● **SOURCE EXCERPT**:
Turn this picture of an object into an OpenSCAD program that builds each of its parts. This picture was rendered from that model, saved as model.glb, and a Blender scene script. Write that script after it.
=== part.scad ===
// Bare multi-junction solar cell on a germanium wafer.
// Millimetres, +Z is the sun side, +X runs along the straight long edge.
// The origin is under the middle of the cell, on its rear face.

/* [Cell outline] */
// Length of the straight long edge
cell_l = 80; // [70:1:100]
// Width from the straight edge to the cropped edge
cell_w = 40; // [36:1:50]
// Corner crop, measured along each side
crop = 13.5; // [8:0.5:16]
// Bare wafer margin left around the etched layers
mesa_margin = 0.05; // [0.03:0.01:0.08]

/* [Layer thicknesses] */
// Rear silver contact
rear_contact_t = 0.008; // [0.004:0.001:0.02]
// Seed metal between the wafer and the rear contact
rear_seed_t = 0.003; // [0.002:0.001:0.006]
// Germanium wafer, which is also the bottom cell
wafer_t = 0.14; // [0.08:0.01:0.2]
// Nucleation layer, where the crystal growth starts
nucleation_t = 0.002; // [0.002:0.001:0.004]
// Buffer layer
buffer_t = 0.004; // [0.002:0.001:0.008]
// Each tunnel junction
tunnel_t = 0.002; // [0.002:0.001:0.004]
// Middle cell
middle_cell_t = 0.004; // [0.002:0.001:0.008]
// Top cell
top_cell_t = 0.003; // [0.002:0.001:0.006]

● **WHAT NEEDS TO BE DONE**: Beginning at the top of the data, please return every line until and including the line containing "mesa_margin = 0.05; // [0.03:0.01:0.08]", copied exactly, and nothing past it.

● **COMPLETE RESPONSE**:
Turn this picture of an object into an OpenSCAD program that builds each of its parts. This picture was rendered from that model, saved as model.glb, and a Blender scene script. Write that script after it.
=== part.scad ===
// Bare multi-junction solar cell on a germanium wafer.
// Millimetres, +Z is the sun side, +X runs along the straight long edge.
// The origin is under the middle of the cell, on its rear face.

/* [Cell outline] */
// Length of the straight long edge
cell_l = 80; // [70:1:100]
// Width from the straight edge to the cropped edge
cell_w = 40; // [36:1:50]
// Corner crop, measured along each side
crop = 13.5; // [8:0.5:16]
// Bare wafer margin left around the etched layers
mesa_margin = 0.05; // [0.03:0.01:0.08]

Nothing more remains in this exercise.